As the child of ethnic Chinese who migrated to the US from the Philippines, Chua recalls feeling like an outsider growing up in Champaign, Illinois.
"I was Chinese, fat, short, and I wore glasses and braces. And because my parents were poor I had really ugly clothes. But we all make our choices. I have always tried to convert this feeling of being an outsider into strength. I am not a whiner, or a victim. "
All three books she has written have had this world view, she says. World on Fire, her first book, focused on small minorities who have been persecuted as a result of their success. Her second book, Day of Empire, explored how the most successful societies and empires have been those that drew on the strength of minority outsiders.
"One of the things that made Battle Hymn so controversial was that it was written in a very proud voice," she says. "I am proud.

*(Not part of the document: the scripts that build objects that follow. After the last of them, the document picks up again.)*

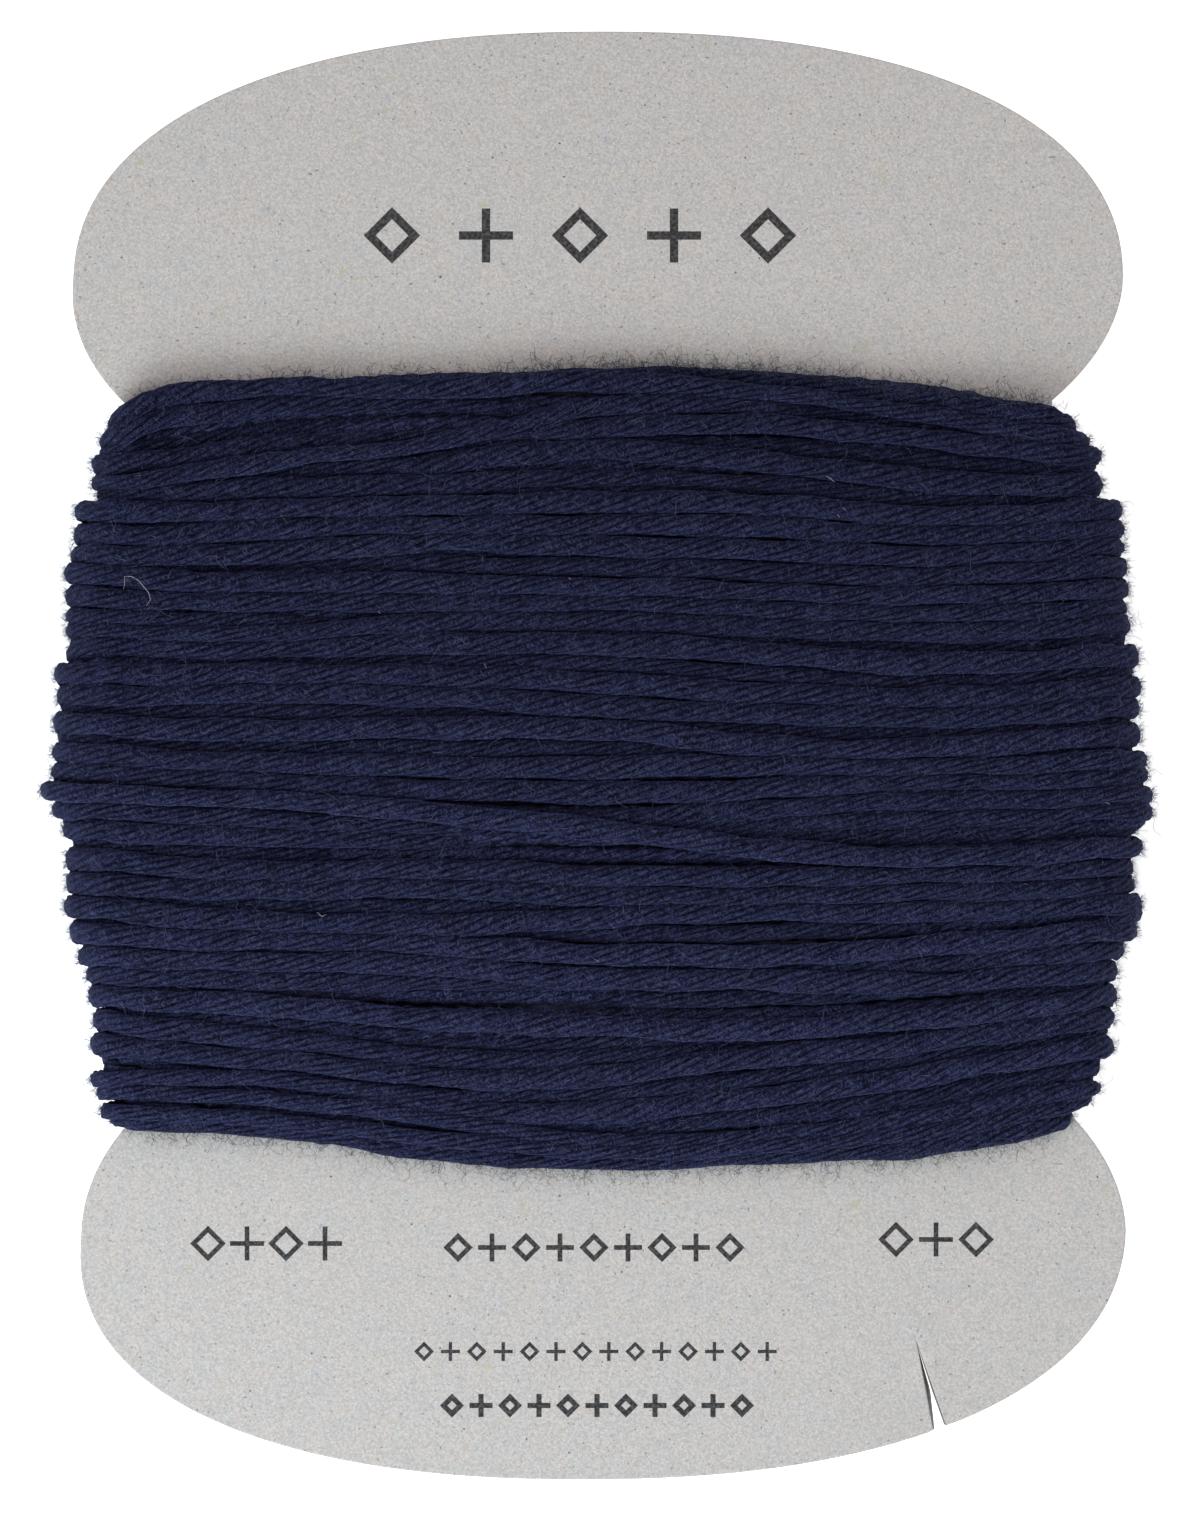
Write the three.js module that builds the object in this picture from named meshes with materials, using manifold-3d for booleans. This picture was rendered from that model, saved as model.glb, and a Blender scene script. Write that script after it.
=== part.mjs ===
// A card of sashiko thread: soft cotton embroidery thread wound round the waist of a die-cut
// cardboard card, whose two wide lobes keep the turns from slipping off.
// Millimetres. The card lies on its back: +Z is its face, +Y runs to the top lobe, and Z = 0 is
// the surface that the back of the winding rests on.
import * as THREE from 'three';
import Module from 'manifold-3d';
import { mergeVertices } from 'three/addons/utils/BufferGeometryUtils.js';

const wasm = await Module();
wasm.setup();

// The card: one piece of recycled board, held clear of the surface by the thread behind it.
const BOARD = 0.65;
const CARD_UNDERSIDE = 2.9;
const CARD_MIDDLE = CARD_UNDERSIDE + BOARD / 2;
const WAIST_HALF = 22.4;
const OVERLAP = 2;          // how far the waist strip runs into each lobe before they are joined

// Each lobe is widest at widestY. Its outer side reaches `outer` beyond that line and its inner
// side curves back in to the waist. fullness squares the outer curve; the leans skew each side.
const LOBES = {
  top: {
    away: 1, centreX: -0.1, widestY: 23.6, halfWidth: 26.25,
    outer: 12.6, inner: 12.6, fullness: 2.27, outerLean: 0.02, innerLean: 0.095,
  },
  bottom: {
    away: -1, centreX: 0.18, widestY: -24.0, halfWidth: 26.12,
    outer: 12.2, inner: 13.5, fullness: 2.27, outerLean: 0.09, innerLean: 0,
  },
};
const LOBE_STEPS = 72;

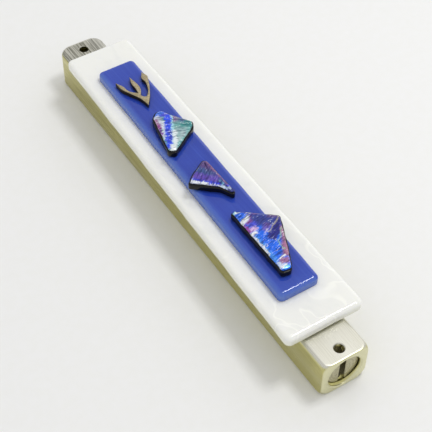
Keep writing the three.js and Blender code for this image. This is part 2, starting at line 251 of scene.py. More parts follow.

I love being Chinese. I say to my Asian-American students, 'If you don't respect yourself, how are you going to get other people to respect you?' At the law school we fight against discrimination, but I also say don't blame others first. Start with, 'What can I do to be better?'"
When Chua attended law school, she felt unoriginal in her opinions, and she relied on memorization in her courses, she says.
"But instead of saying, 'That's my culture and I cannot change', I decided to find something that interests me. I found this globalization and law and development angle, and I made it my own. You should be proud of who you are, and fight that battle."
As for her daughters, Lulu is a stand-out tennis player, Chua says. And to Chua's surprise, Lulu has found her way back to the violin, the root of their previous disagreements. Sophia, who attends Harvard, will forgo a summer internship this year because she has been asked to deliver a series of lectures in China as the result of her mother's book. She also runs a successful blog called New Tiger in Town.